JUAN WILLIAMS: This is so much a fabrication; I don’t even know where to begin. There was no connection between a few protesters in New York saying they want dead cops because they were so under siege in terms of the relationship between cops and minority communities in New York and some psycho who wanted to kill cops.

JONATHAN HOENIG: This is the next step of the angry, violent left. In the 90s it was the Earth Liberation Front; they were against industry. In the 2000s and more recently it’s been the Occupy movement, which is against capitalism. And this movement, if you want to call it that, I really think is against civil society. That’s what police are; they keep us safe. And I think they depict all police, and by extension all society, as illegitimate, as racist, as immoral. Their goal, I truly believe, is anarchy.

LABOR DAY DEBATE: UNIONS MAKING NEW PUSH FOR $15/HOUR MINIMUM WAGE

JONATHAN HOENIG: Prices are not arbitrary; prices for food, prices for housing, prices for stocks, and prices for labor…wages. They’re not based on whim, they’re not based on feeling; they’re not pulled out of a hat. They’re actually based on economic reality. The Labor Department knew this 80 years ago: the higher you raise the minimum wage, the more low-skilled jobs you destroy. What does that do? That discriminates against people just getting in the workforce. It kills their self-esteem; it kills their ability to build those skills to move up the economic ladder.

JUAN WILLIAMS: By the way, Eric, did you pay for that billboard, or did the big businesses across America? Sometimes if you’re out in the middle of the night at 4am you see these little old ladies at the bus shelters—they’re going to work and they don’t get much money, and they need to feed people. Those are people that deserve, in my opinion, to have a very basic minimum wage. It can vary from area to area.

MICHELLE FIELDS: We know what happens when you raise the minimum wage; businesses respond by cutting jobs, by cutting hours, and who it ends up hurting is the little old lady that you’re talking about. If you’re a business owner, you’re not going to have the little old lady. You’re going to hire the person with the master’s degree.

JESSICA TARLOV: Jonathan brought up a really good point, which is that we don’t invent these numbers out of anywhere. That is the problem, with the $15 minimum wage. That would be such an astronomical jump. But we do not economists have said cities have tried it out that if we go to $10.10 or $12/hour it won’t hurt jobs, it won’t hurt employment. 3 out of 5 small business owners favor this. 70 percent of Americans favor it.

WAYNE ROGERS: It’s a simple thing. In a free market system you bargain for things. You bargain for food, housing, labor the same way. A guy who is operating a numerically-controlled machine with a computer is not going to get the same wage that a guy is who’s sweeping up the floor. You just can’t afford it. So you can’t equalize everyone. You pay by skill level. Skill level demands a certain pay.

REPORT: PROFESSORS THREATEN BAD GRADES FOR SAYING “ILLEGALS,” “MALE” OR “FEMALE”
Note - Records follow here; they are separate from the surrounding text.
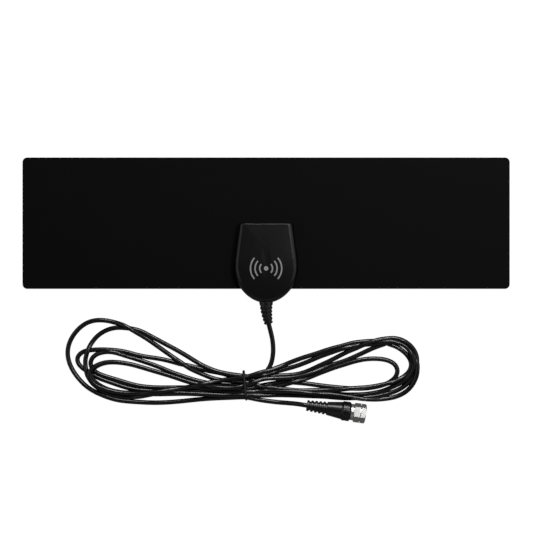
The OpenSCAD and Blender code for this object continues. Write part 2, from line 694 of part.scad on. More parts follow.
// The nut: a round shoulder, a chamfered hexagon and a thread that is left plain
module plug_nut() color(nickel) at_plug() translate([0, 0, nut_at]) difference() {
    hex_r = nut_flats / sqrt(3);
    face_r = nut_flats / 2 - 0.1;
    bevel = (hex_r - face_r) * 0.6;
    union() {
        cylinder(r = shoulder_r, h = shoulder_len + bevel);
        intersection() {
            rotate([0, 0, nut_turn]) translate([0, 0, shoulder_len])
                cylinder(r = hex_r, h = nut_len - shoulder_len, $fn = 6);
            rotate_extrude() polygon([
                [0, shoulder_len], [face_r, shoulder_len], [hex_r + gap, shoulder_len + bevel],
                [hex_r + gap, nut_len - bevel], [face_r, nut_len], [0, nut_len]
            ]);
        }
    }
    translate([0, 0, -cut]) cylinder(r = post_r + gap, h = nut_len);
    translate([0, 0, nut_web]) cylinder(r = thread_r, h = nut_len);
    translate([0, 0, nut_len - 0.3]) cylinder(r1 = thread_r, r2 = thread_r + 0.6, h = 0.6);
    translate([0, 0, nut_len * 0.62]) rotate_extrude() translate([nut_flats / 2 - 0.25, 0]) square([cut, 0.5]);
}

panel_front_film();
panel_glue();
foil_left();
foil_right();
panel_rear_film();
housing_front();
housing_rear();
housing_screws();
circuit_board();
feed_spacers();
feed_rivets();
balun_core();
balun_winding();
chip_parts();
solder_joints();
cable_jacket_end();
cable_braid_end();
cable_core_end();
cable_wire_end();
strain_relief();
cable_lead();
cable_hank();
cable_tail();
cable_tie();
plug_boot();
plug_post();
plug_insulator();
plug_pin();
plug_nut();
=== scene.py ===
# Flat indoor television antenna, seen from straight above as in the photo.
import math
import bpy
import numpy as np
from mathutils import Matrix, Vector


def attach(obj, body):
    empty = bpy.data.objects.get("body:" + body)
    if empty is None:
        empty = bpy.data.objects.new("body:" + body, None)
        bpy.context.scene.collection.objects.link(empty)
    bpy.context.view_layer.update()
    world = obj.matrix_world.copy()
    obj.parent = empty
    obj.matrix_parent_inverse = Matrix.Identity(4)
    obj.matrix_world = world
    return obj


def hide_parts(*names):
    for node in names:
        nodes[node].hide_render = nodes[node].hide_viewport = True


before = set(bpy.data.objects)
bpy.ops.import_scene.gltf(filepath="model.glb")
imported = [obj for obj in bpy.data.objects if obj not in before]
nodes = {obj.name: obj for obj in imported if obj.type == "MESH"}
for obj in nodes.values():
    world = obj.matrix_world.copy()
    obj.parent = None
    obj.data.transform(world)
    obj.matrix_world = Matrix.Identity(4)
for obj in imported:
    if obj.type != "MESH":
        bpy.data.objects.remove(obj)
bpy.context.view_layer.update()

mm = 0.001


def linear(hexText):
    # sRGB hex to the linear colour, with full alpha, that a shader takes
    parts = [int(hexText[k:k + 2], 16) / 255 for k in (0, 2, 4)]
    return tuple(p / 12.92 if p <= 0.04045 else ((p + 0.055) / 1.055) ** 2.4 for p in parts) + (1.0,)


def emptyTree(owner):
    # the node tree of a material or of the world, with nothing in it
    owner.use_nodes = True
    owner.node_tree.nodes.clear()
    return owner.node_tree


def addNode(tree, kind, settings=None, links=None):
    # one shader node: settings go to its own fields or to its sockets, links feed its sockets
    node = tree.nodes.new(kind)
    for key, value in (settings or {}).items():
        if isinstance(key, str) and hasattr(node, key):
            setattr(node, key, value)
        else:
            node.inputs[key].default_value = value
    for key, socket in (links or {}).items():
        tree.links.new(socket, node.inputs[key])
    return node


def meshPiece(name, points, faceSets, cornerUv=None, smooth=True):
    # an object at the origin from an array of points and arrays of faces, quads or triangles;
    # cornerUv holds one uv pair for each corner, in the order of the faces
    mesh = bpy.data.meshes.new(name)
    faceSets = [np.asarray(part, np.int32) for part in faceSets]
    sizes = np.concatenate([np.full(len(part), part.shape[1], np.int32) for part in faceSets])
    corners = np.concatenate([part.ravel() for part in faceSets])
    mesh.vertices.add(len(points))
    mesh.vertices.foreach_set("co", np.asarray(points, np.float32).ravel())
    mesh.loops.add(len(corners))
    mesh.loops.foreach_set("vertex_index", corners)
    mesh.polygons.add(len(sizes))
    mesh.polygons.foreach_set("loop_start", np.r_[0, np.cumsum(sizes)[:-1]].astype(np.int32))
    mesh.polygons.foreach_set("loop_total", sizes)
    mesh.polygons.foreach_set("use_smooth", np.full(len(sizes), smooth))
    mesh.update(calc_edges=True)
    if cornerUv is not None:
        mesh.uv_layers.new(name="UVMap").data.foreach_set("uv", np.asarray(cornerUv, np.float32).ravel())
    piece = bpy.data.objects.new(name, mesh)
    bpy.context.scene.collection.objects.link(piece)
    return piece


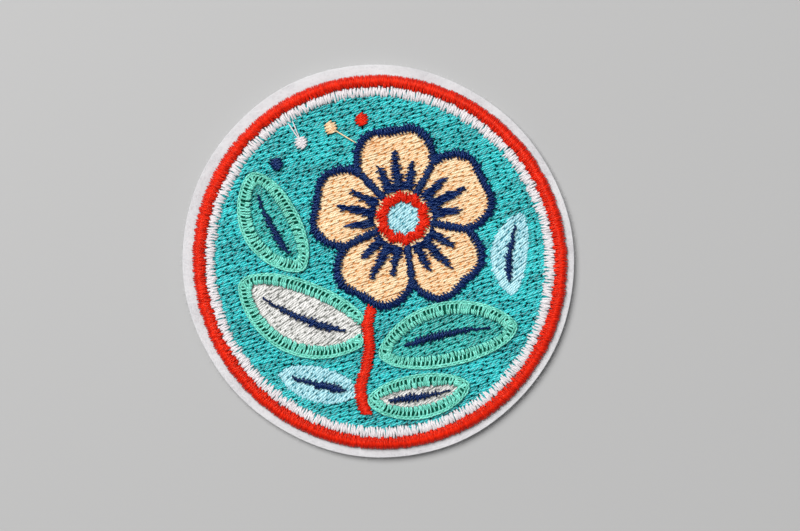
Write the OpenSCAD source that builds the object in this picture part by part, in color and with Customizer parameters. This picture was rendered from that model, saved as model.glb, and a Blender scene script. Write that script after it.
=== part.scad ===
// Round embroidered patch, lying flat on its back with the picture's top towards +Y.
// A hand-cut felt disc carries a raised thread border, a plain thread ring and a picture
// of a five-petal blossom on a stem with leaves. Filled areas lie side by side on the felt,
// and outlines, veins and dots lie on the filled areas. Lengths are in millimetres.

/* [Felt] */
// Mean diameter of the felt disc
patch_d = 76; // [66:0.5:90]
// Thickness of the felt
felt_t = 1.5; // [1:0.1:3]
// How much narrower the disc is along the pull of the thread, in percent
pull_percent = 1.9; // [0:0.1:4]
// Direction of that pull, turned from +X
pull_angle = 40; // [0:1:180]
// Depth of the waver that the scissors left in the felt's edge
cut_waver = 0.12; // [0.02:0.01:0.25]

/* [Border and ring] */
// Bare felt outside the border
felt_margin = 1.8; // [1:0.1:3]
// Width of the raised border
border_w = 2.1; // [1.4:0.1:3.2]
// Height of the border's crown above the felt
border_h = 1.2; // [0.7:0.1:2]
// Width of the plain ring inside the border
ring_w = 2.4; // [1.4:0.1:3.2]
// Height of the ring's crown above the felt
ring_h = 0.9; // [0.5:0.1:1.6]
// How far right of the felt's centre the stitching lies
shift_x = 0.3; // [-0.6:0.1:0.6]
// How far above the felt's centre the stitching lies
shift_y = -0.2; // [-0.6:0.1:0.6]

/* [Stitched layers] */
// Thickness of the filled areas
fill_t = 0.55; // [0.3:0.05:1]
// Thickness of the outlines on the filled areas
satin_t = 0.55; // [0.3:0.05:1]
// Play between pieces that lie side by side
seam = 0.15; // [0.05:0.05:0.3]
// Play under each stitched piece
lift = 0.05; // [0.02:0.01:0.1]

/* [Blossom] */
// How far right of the picture's centre the blossom's centre lies
blossom_x = 4.5; // [3:0.5:5.5]
// How far above the picture's centre the blossom's centre lies
blossom_y = 8.5; // [7.5:0.5:9.5]
// Turn of the blossom
blossom_turn = 8; // [0:1:16]
// Reach of the petals from the blossom's centre
petal_reach = 18.3; // [16:0.1:19]
// Width of a petal at its widest, before its neighbours cut it
petal_w = 16.2; // [14:0.1:17.5]
// Depth of the notch in a petal's tip
petal_notch = 1.3; // [0.5:0.1:2]
// Width of the outline around the petals
outline_w = 1.5; // [1:0.1:1.8]
// Width of the lines between the petals
divider_w = 1; // [0.7:0.1:1.3]
// Length of the longest tooth of a petal's shading
shade_l = 8; // [5:0.5:9]
// Radius of the heart, where the petals meet it
heart_r = 4.1; // [3:0.1:5]
// Width of the thread ring around the heart
heart_ring_w = 1.9; // [1.4:0.1:2.4]
// Waver of that ring
heart_waver = 0.3; // [0.1:0.05:0.5]

/* [Stem and leaves] */
// Width of the stem
stem_w = 2; // [1.4:0.1:2.6]
// Waver of the stem to each side
stem_waver = 0.7; // [0.2:0.1:1.2]
// Width of the open stitching around the large leaves
edging_w = 2.4; // [1.6:0.1:2.6]
// Width of a leaf's vein at its widest
vein_w = 1.3; // [0.8:0.1:1.8]
// Diameter of a seed dot
dot_d = 2.4; // [1.8:0.1:3]

/* [Hidden] */
// Radii of the stitching, from the felt's edge inwards
border_r = patch_d / 2 - felt_margin;
ring_r = border_r - border_w;
picture_r = ring_r - ring_w;

// Heights at which the two layers of stitching start
fill_z = felt_t + lift;
satin_z = fill_z + fill_t + lift;

// Petals run from inside the heart to their reach. Their shape is an ellipse, fuller
// towards the tip, and a higher notch_power makes the notch narrower.
petal_count = 5;
petal_pitch = 360 / petal_count;
petal_base = 0.3 * heart_r;
petal_half = (petal_reach - petal_base) / 2;
petal_mid = (petal_reach + petal_base) / 2;
petal_body = 0.9;
petal_fullness = 0.2;
notch_power = 12;
divider_share = 0.62;

// Shading: half the angle that it spans, its teeth, and how it shortens towards its sides
shade_span = 27;
shade_teeth = 3;
shade_root = 1.2;
shade_side_loss = 0.45;
tooth_power = 2.2;
shade_foot = heart_r + heart_ring_w / 2 + heart_waver + seam;

// Leaves, in shares of the picture's radius: place of the base, turn, length, width and
// bend of the spine. EDGED says whether open stitching runs around the leaf.
BASE_X = 0;
BASE_Y = 1;
TURN = 2;
LENGTH = 3;
WIDTH = 4;
BEND = 5;
EDGED = 6;
leaves = [
    [-0.08, -0.44, 158, 0.80, 0.37, 0.06, true],
    [0.03, -0.56, 12, 0.79, 0.31, 0.04, true],
    [-0.13, -0.80, 166, 0.50, 0.21, 0.01, false],
    [-0.04, -0.845, 9, 0.56, 0.19, -0.02, true],
    [-0.49, -0.02, 118, 0.60, 0.28, 0.04, true],
    [0.80, -0.20, 83, 0.50, 0.22, 0.04, false],
];
edged = [for (i = [1:len(leaves)]) if (leaves[i - 1][EDGED]) i];
tip_power = 1.3;

// A vein runs over this part of its leaf's spine, and is widest nearer its base
vein_start_share = 0.16;
vein_end_share = 0.84;
vein_skew = 0.6;

// Seed dots, in shares of the picture's radius
dots = [[-0.11, 0.87], [-0.30, 0.82], [-0.48, 0.73], [-0.63, 0.60]];

// Stem: its ends and bow in shares of the picture's radius, and how many times it wavers
stem_top = [0, -0.2];
stem_foot = [-0.08, -0.93];
stem_bow = 0.05;
stem_waves = 1.5;

ring_steps = 120;
dome_steps = 6;
curve_steps = 60;
leaf_steps = 44;
shade_steps = 36;
vein_steps = 12;
dot_steps = 16;

function polar(r, a) = [r * cos(a), r * sin(a)];

// Radius r at angle a, made narrower along the pull
function pulled(r, a) = r * (1 - pull_percent / 200 * cos(2 * (a - pull_angle)));

// Edge of the felt at angle a: the pulled circle with the waver of the cut
function felt_edge(a) =
    pulled(patch_d / 2, a) + cut_waver * (0.6 * sin(4 * a + 50) + 0.4 * sin(10 * a));

// The angles of a full turn, in n steps
function turn(n) = [for (i = [0:n - 1]) i * 360 / n];

// Section of a crowned band from r_in to r_out: flat below, half an ellipse above
function crown(r_in, r_out, h) =
    [for (j = [0:dome_steps])
        let (a = 180 - j * 180 / dome_steps)
        [(r_in + r_out) / 2 + (r_out - r_in) / 2 * cos(a), h * sin(a)]];

// Outline of a petal along +X from the blossom's centre, moved outwards by grow
function petal_points(grow) =
    [for (a = turn(curve_steps))
        [
            petal_mid + (petal_half + grow) * cos(a) - petal_notch * pow(max(0, cos(a)), notch_power),
            (petal_w / 2 + grow) * sin(a) * (petal_body + petal_fullness * cos(a))
        ]];

// Point on a leaf's spine at share t of its length, along +X from its base
function spine(leaf, t) = picture_r * [leaf[LENGTH] * t, leaf[BEND] * 4 * t * (1 - t)];

// Outline of a leaf along +X from its base, moved outwards by grow
function leaf_points(leaf, grow) =
    [for (a = turn(leaf_steps))
        let (side = sign(sin(a)) * pow(abs(sin(a)), tip_power))
        spine(leaf, (1 - cos(a)) / 2) + [-grow * cos(a), (picture_r * leaf[WIDTH] / 2 + grow) * side]];

// Point on a leaf's vein at share s of its length, and half the vein's width there
function vein_point(leaf, s) = spine(leaf, vein_start_share + (vein_end_share - vein_start_share) * s);
function vein_half(s) = vein_w / 2 * sin(180 * pow(s, vein_skew));

// Centre line of the stem at share t of its length
function stem_point(t) =
    let (run = stem_foot - stem_top)
    let (across = [run[1], -run[0]] / norm(run))
    let (bow = picture_r * stem_bow * 4 * t * (1 - t))
    picture_r * (stem_top + run * t) + across * (stem_waver * sin(360 * stem_waves * t) + bow);

// How far a petal's shading reaches from its foot at angle a
function shade_reach(a) =
    let (tooth = pow(abs(cos(90 * shade_teeth * a / shade_span)), tooth_power))
    shade_root + (shade_l - shade_root) * (1 - shade_side_loss * abs(a) / shade_span) * tooth;

// All the stitching lies a little off the felt's centre
module stitched() translate([shift_x, shift_y, 0]) children();

module fill_layer() stitched() translate([0, 0, fill_z]) linear_extrude(fill_t) children();

module satin_layer() stitched() translate([0, 0, satin_z]) linear_extrude(satin_t) children();

module at_blossom() translate([blossom_x, blossom_y]) rotate(90 + blossom_turn) children();

module at_petal(i) at_blossom() rotate((i - 1) * petal_pitch) children();

module at_leaf(i)
    translate(picture_r * [leaves[i - 1][BASE_X], leaves[i - 1][BASE_Y]])
        rotate(leaves[i - 1][TURN]) children();

// Band around the picture between two radii, with a crowned top
module crowned_ring(r_in, r_out, h) {
    section = crown(r_in, r_out, h);
    n = len(section);
    points = [for (a = turn(ring_steps)) for (p = section) concat(polar(pulled(p[0], a), a), p[1])];
    faces = [for (i = [0:ring_steps - 1]) for (j = [0:n - 1])
        let (here = i * n, next = ((i + 1) % ring_steps) * n, k = (j + 1) % n)
        [here + j, here + k, next + k, next + j]];
    stitched() translate([0, 0, fill_z]) polyhedron(points, faces);
}

module picture_shape(grow) polygon([for (a = turn(ring_steps)) polar(pulled(picture_r + grow, a), a)]);

module petal_shape(grow) polygon(petal_points(grow));

module all_petals(grow) for (i = [1:petal_count]) at_petal(i) petal_shape(grow);

// The sector that one petal may fill, half a seam from each neighbour's
module petal_sector() {
    half = petal_pitch / 2;
    tip = [seam / 2 / sin(half), 0];
    far = 2 * petal_reach;
    polygon([tip, tip + polar(far, -half), tip + [far, 0], tip + polar(far, half)]);
}

module divider() translate([0, -divider_w / 2]) square([divider_share * petal_reach, divider_w]);

module heart_shape(grow) at_blossom() polygon([for (a = turn(curve_steps)) polar(heart_r + grow, a)]);

// The ring around the heart wavers twice for each petal
module heart_ring_shape(grow) at_blossom() polygon([for (a = turn(curve_steps))
    polar(heart_r + grow + heart_waver * cos(2 * petal_count * a), a)]);

module leaf_shape(i, grow) at_leaf(i) polygon(leaf_points(leaves[i - 1], grow));

module stem_shape(grow) {
    half = [stem_w / 2 + grow, 0];
    ts = [for (j = [0:curve_steps]) j / curve_steps];
    backwards = [for (j = [curve_steps:-1:0]) ts[j]];
    polygon(concat([for (t = ts) stem_point(t) + half], [for (t = backwards) stem_point(t) - half]));
}

module felt_base() color("gainsboro")
    linear_extrude(felt_t) polygon([for (a = turn(ring_steps)) polar(felt_edge(a), a)]);

module red_border() color("crimson") crowned_ring(ring_r, border_r, border_h);

module white_ring() color("white") crowned_ring(picture_r, ring_r - seam, ring_h);

// Filled ground around the blossom and the leaves
module ground() color("lightseagreen") fill_layer() difference() {
    picture_shape(-seam);
    all_petals(seam);
    heart_shape(seam);
    for (i = [1:len(leaves)]) leaf_shape(i, seam);
}

module petal(i) color("navajowhite") fill_layer() difference() {
    at_petal(i) intersection() {
        petal_shape(0);
        petal_sector();
    }
    heart_shape(seam);
}

// Shading at a petal's foot, in teeth that point outwards
module shade(i) color("midnightblue") satin_layer() at_petal(i) {
    angles = [for (j = [0:shade_steps]) shade_span * (2 * j / shade_steps - 1)];
    backwards = [for (j = [shade_steps:-1:0]) angles[j]];
    polygon(concat(
        [for (a = angles) polar(shade_foot + shade_reach(a), a)],
        [for (a = backwards) polar(shade_foot, a)]));
}

// Outline around the petals, with a line between each petal and the next
module petal_outline() color("midnightblue") satin_layer() difference() {
    union() {
        difference() {
            all_petals(outline_w / 2);
            all_petals(-outline_w / 2);
        }
        for (i = [1:petal_count]) at_petal(i) rotate(petal_pitch / 2) divider();
    }
    heart_ring_shape(heart_ring_w / 2 + seam);
}

module heart() color("lightblue") fill_layer() heart_shape(0);

module heart_ring() color("crimson") satin_layer() difference() {
    heart_ring_shape(heart_ring_w / 2);
    heart_ring_shape(-heart_ring_w / 2);
}

module stem() color("crimson") satin_layer() difference() {
    stem_shape(0);
    all_petals(outline_w / 2 + seam);
}

module leaf(i) color(["lightblue", "silver", "cadetblue"][i % 3]) fill_layer() difference() {
    intersection() {
        leaf_shape(i, 0);
        picture_shape(-seam);
    }
    all_petals(seam);
}

// Vein along a leaf's spine, tapered to both ends
module vein(i) color("midnightblue") satin_layer() at_leaf(i) {
    leaf = leaves[i - 1];
    shares = [for (j = [0:vein_steps]) j / vein_steps];
    backwards = [for (j = [vein_steps - 1:-1:1]) shares[j]];
    polygon(concat(
        [for (s = shares) vein_point(leaf, s) + [0, vein_half(s)]],
        [for (s = backwards) vein_point(leaf, s) - [0, vein_half(s)]]));
}

// Open stitching around a large leaf, behind the stem and the petals' outline
module edging(i) color("mediumaquamarine") satin_layer() difference() {
    intersection() {
        leaf_shape(i, edging_w / 2);
        picture_shape(-seam);
    }
    leaf_shape(i, -edging_w / 2);
    stem_shape(seam);
    all_petals(outline_w / 2 + seam);
}

module dot(i) color("navajowhite") satin_layer()
    translate(picture_r * dots[i - 1]) polygon([for (a = turn(dot_steps)) polar(dot_d / 2, a)]);

felt_base();
red_border();
white_ring();
ground();
for (i = [1:petal_count]) petal(i);
for (i = [1:petal_count]) shade(i);
petal_outline();
heart();
heart_ring();
stem();
for (i = [1:len(leaves)]) leaf(i);
for (i = [1:len(leaves)]) vein(i);
for (i = edged) edging(i);
for (i = [1:len(dots)]) dot(i);
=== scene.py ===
# Round embroidered patch: thread, felt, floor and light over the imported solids.
import math
import random

import bmesh
import bpy
import numpy as np
from mathutils import Matrix, Vector


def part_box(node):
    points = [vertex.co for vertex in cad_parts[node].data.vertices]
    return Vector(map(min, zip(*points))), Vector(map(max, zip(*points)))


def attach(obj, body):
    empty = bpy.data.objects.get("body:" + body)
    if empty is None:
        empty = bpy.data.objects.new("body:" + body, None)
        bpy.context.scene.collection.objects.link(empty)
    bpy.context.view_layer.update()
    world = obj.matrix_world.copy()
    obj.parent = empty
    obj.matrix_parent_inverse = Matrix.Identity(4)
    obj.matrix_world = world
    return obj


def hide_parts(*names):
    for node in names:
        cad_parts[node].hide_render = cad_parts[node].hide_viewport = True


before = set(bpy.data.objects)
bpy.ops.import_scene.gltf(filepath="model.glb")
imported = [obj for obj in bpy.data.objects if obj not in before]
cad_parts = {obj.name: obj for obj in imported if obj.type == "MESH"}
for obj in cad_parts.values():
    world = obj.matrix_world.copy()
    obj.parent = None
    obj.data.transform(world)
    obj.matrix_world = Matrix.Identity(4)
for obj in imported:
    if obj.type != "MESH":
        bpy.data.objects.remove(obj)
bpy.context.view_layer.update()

mm = 0.001
weldGap = 0.001 * mm
chance = random.Random(7)

# The felt's box is the patch's own, and the camera, floor and lamps are set from it
patchLow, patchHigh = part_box("felt_base")
patchCentre = (patchLow + patchHigh) / 2
scene = bpy.context.scene
print("frame loaded:", len(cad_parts), "solids")


# Camera, floor and light

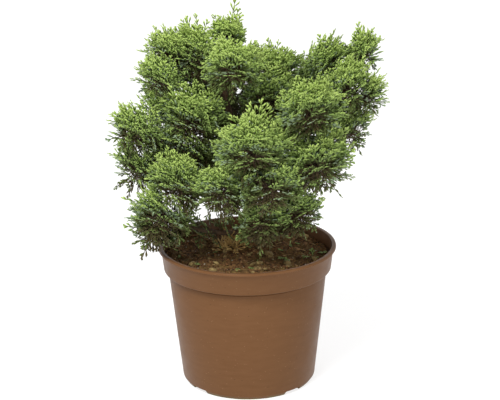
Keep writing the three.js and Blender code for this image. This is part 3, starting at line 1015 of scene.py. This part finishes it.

JUAN WILLIAMS: This is where you guys on the right have a great point to make. This is trying to limit people from honest debate and it’s wrong.

MICHELLE FIELDS: These professors believe in diversity when it comes to the color of one’s skin, but not when it comes to diversity of opinions. This is something that’s widespread. Most professors aren’t outright about their prejudices, but they certainly give students poor grades who don’t obey the PC police.

JESSICA TARLOV: I completely agree with Juan and Michelle. I’m just curious as to what we’re supposed to say instead of “male” and “female”. The “illegals” thing I understand; we can say “undocumented”.

JONATHAN HOENIG: Everything bad about today’s culture stems from the ideas and the philosophies being taught at America’s universities. These are the universities that traffic in white privilege, that don’t let you say “he” or “she”, that go with this “no gender” business, and they hate capitalism at every turn. That’s today’s universities.

WAYNE ROGERS: I just endorse what Jonathan just said. It’s simple.